#### [WRITTEN PROBLEM]
Each line below should be reproduced without any alteration.

#### [DATASET EXCERPT]
>> START
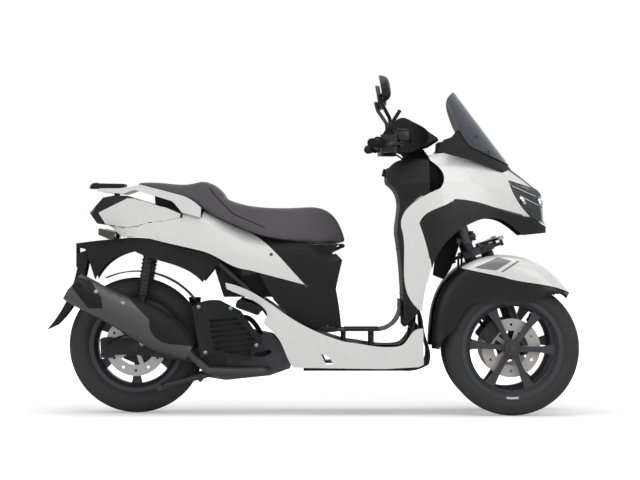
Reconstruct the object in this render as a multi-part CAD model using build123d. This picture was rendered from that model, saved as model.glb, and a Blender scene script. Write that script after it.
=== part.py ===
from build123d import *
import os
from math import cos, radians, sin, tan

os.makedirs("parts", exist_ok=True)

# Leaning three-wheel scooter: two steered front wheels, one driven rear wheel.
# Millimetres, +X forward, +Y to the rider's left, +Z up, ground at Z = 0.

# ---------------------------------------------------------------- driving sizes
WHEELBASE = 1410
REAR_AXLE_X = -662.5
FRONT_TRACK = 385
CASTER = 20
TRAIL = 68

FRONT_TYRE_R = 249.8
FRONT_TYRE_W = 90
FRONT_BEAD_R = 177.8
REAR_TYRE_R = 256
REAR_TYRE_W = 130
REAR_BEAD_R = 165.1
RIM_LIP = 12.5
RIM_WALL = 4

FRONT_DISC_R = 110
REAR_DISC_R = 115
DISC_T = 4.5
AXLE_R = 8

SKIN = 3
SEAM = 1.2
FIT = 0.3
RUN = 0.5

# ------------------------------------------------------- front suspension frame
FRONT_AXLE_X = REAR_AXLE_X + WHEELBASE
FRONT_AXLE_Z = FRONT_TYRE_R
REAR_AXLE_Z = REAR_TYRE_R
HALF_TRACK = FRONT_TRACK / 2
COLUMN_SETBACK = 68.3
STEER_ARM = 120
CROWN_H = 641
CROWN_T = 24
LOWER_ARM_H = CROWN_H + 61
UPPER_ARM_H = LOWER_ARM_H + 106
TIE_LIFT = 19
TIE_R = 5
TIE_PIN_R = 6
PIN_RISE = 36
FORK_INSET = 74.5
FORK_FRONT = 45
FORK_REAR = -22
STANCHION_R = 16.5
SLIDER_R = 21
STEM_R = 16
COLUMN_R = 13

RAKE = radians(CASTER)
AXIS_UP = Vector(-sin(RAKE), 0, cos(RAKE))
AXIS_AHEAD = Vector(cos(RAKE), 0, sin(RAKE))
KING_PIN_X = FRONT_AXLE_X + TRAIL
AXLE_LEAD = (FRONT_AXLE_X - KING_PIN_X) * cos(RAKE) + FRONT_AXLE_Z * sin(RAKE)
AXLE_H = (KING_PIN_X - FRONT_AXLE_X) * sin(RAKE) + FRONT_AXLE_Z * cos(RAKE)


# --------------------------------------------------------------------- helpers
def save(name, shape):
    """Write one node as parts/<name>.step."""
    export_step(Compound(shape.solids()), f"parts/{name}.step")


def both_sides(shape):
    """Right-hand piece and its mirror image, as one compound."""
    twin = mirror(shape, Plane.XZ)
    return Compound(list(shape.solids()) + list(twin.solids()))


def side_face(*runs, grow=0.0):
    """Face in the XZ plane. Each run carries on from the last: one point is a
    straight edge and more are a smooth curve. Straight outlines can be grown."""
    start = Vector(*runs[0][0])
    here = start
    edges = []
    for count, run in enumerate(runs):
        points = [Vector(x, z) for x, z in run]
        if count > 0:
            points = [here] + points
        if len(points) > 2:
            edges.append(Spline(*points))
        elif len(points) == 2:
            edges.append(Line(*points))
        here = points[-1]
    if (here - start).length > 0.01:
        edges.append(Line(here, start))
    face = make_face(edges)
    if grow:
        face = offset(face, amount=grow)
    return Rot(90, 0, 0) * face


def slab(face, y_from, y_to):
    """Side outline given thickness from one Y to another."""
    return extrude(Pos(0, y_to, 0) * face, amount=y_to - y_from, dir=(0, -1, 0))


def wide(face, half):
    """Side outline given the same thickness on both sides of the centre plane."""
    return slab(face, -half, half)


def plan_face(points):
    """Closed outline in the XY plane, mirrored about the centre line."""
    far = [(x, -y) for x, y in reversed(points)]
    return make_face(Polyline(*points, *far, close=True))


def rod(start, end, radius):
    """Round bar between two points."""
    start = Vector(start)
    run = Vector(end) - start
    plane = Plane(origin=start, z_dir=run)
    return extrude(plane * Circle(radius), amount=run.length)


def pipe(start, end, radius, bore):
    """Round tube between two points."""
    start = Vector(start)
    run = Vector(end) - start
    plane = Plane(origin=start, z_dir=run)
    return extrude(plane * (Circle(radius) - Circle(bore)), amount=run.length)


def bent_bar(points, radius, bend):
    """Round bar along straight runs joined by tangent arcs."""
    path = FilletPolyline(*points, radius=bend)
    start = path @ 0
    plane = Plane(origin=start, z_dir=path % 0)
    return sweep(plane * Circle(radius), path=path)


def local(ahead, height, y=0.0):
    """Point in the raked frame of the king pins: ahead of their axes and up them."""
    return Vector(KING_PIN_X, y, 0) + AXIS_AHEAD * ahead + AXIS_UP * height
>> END
#### [WRITTEN SOLUTION]
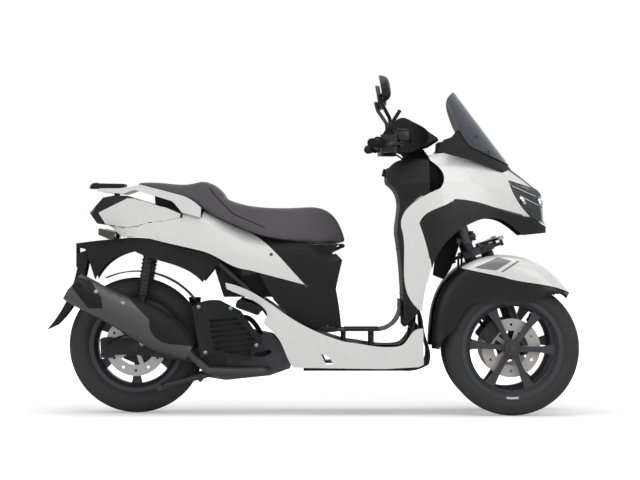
Reconstruct the object in this render as a multi-part CAD model using build123d. This picture was rendered from that model, saved as model.glb, and a Blender scene script. Write that script after it.
=== part.py ===
from build123d import *
import os
from math import cos, radians, sin, tan

os.makedirs("parts", exist_ok=True)

# Leaning three-wheel scooter: two steered front wheels, one driven rear wheel.
# Millimetres, +X forward, +Y to the rider's left, +Z up, ground at Z = 0.

# ---------------------------------------------------------------- driving sizes
WHEELBASE = 1410
REAR_AXLE_X = -662.5
FRONT_TRACK = 385
CASTER = 20
TRAIL = 68

FRONT_TYRE_R = 249.8
FRONT_TYRE_W = 90
FRONT_BEAD_R = 177.8
REAR_TYRE_R = 256
REAR_TYRE_W = 130
REAR_BEAD_R = 165.1
RIM_LIP = 12.5
RIM_WALL = 4

FRONT_DISC_R = 110
REAR_DISC_R = 115
DISC_T = 4.5
AXLE_R = 8

SKIN = 3
SEAM = 1.2
FIT = 0.3
RUN = 0.5

# ------------------------------------------------------- front suspension frame
FRONT_AXLE_X = REAR_AXLE_X + WHEELBASE
FRONT_AXLE_Z = FRONT_TYRE_R
REAR_AXLE_Z = REAR_TYRE_R
HALF_TRACK = FRONT_TRACK / 2
COLUMN_SETBACK = 68.3
STEER_ARM = 120
CROWN_H = 641
CROWN_T = 24
LOWER_ARM_H = CROWN_H + 61
UPPER_ARM_H = LOWER_ARM_H + 106
TIE_LIFT = 19
TIE_R = 5
TIE_PIN_R = 6
PIN_RISE = 36
FORK_INSET = 74.5
FORK_FRONT = 45
FORK_REAR = -22
STANCHION_R = 16.5
SLIDER_R = 21
STEM_R = 16
COLUMN_R = 13

RAKE = radians(CASTER)
AXIS_UP = Vector(-sin(RAKE), 0, cos(RAKE))
AXIS_AHEAD = Vector(cos(RAKE), 0, sin(RAKE))
KING_PIN_X = FRONT_AXLE_X + TRAIL
AXLE_LEAD = (FRONT_AXLE_X - KING_PIN_X) * cos(RAKE) + FRONT_AXLE_Z * sin(RAKE)
AXLE_H = (KING_PIN_X - FRONT_AXLE_X) * sin(RAKE) + FRONT_AXLE_Z * cos(RAKE)


# --------------------------------------------------------------------- helpers
def save(name, shape):
    """Write one node as parts/<name>.step."""
    export_step(Compound(shape.solids()), f"parts/{name}.step")


def both_sides(shape):
    """Right-hand piece and its mirror image, as one compound."""
    twin = mirror(shape, Plane.XZ)
    return Compound(list(shape.solids()) + list(twin.solids()))


def side_face(*runs, grow=0.0):
    """Face in the XZ plane. Each run carries on from the last: one point is a
    straight edge and more are a smooth curve. Straight outlines can be grown."""
    start = Vector(*runs[0][0])
    here = start
    edges = []
    for count, run in enumerate(runs):
        points = [Vector(x, z) for x, z in run]
        if count > 0:
            points = [here] + points
        if len(points) > 2:
            edges.append(Spline(*points))
        elif len(points) == 2:
            edges.append(Line(*points))
        here = points[-1]
    if (here - start).length > 0.01:
        edges.append(Line(here, start))
    face = make_face(edges)
    if grow:
        face = offset(face, amount=grow)
    return Rot(90, 0, 0) * face


def slab(face, y_from, y_to):
    """Side outline given thickness from one Y to another."""
    return extrude(Pos(0, y_to, 0) * face, amount=y_to - y_from, dir=(0, -1, 0))


def wide(face, half):
    """Side outline given the same thickness on both sides of the centre plane."""
    return slab(face, -half, half)


def plan_face(points):
    """Closed outline in the XY plane, mirrored about the centre line."""
    far = [(x, -y) for x, y in reversed(points)]
    return make_face(Polyline(*points, *far, close=True))


def rod(start, end, radius):
    """Round bar between two points."""
    start = Vector(start)
    run = Vector(end) - start
    plane = Plane(origin=start, z_dir=run)
    return extrude(plane * Circle(radius), amount=run.length)


def pipe(start, end, radius, bore):
    """Round tube between two points."""
    start = Vector(start)
    run = Vector(end) - start
    plane = Plane(origin=start, z_dir=run)
    return extrude(plane * (Circle(radius) - Circle(bore)), amount=run.length)


def bent_bar(points, radius, bend):
    """Round bar along straight runs joined by tangent arcs."""
    path = FilletPolyline(*points, radius=bend)
    start = path @ 0
    plane = Plane(origin=start, z_dir=path % 0)
    return sweep(plane * Circle(radius), path=path)


def local(ahead, height, y=0.0):
    """Point in the raked frame of the king pins: ahead of their axes and up them."""
    return Vector(KING_PIN_X, y, 0) + AXIS_AHEAD * ahead + AXIS_UP * height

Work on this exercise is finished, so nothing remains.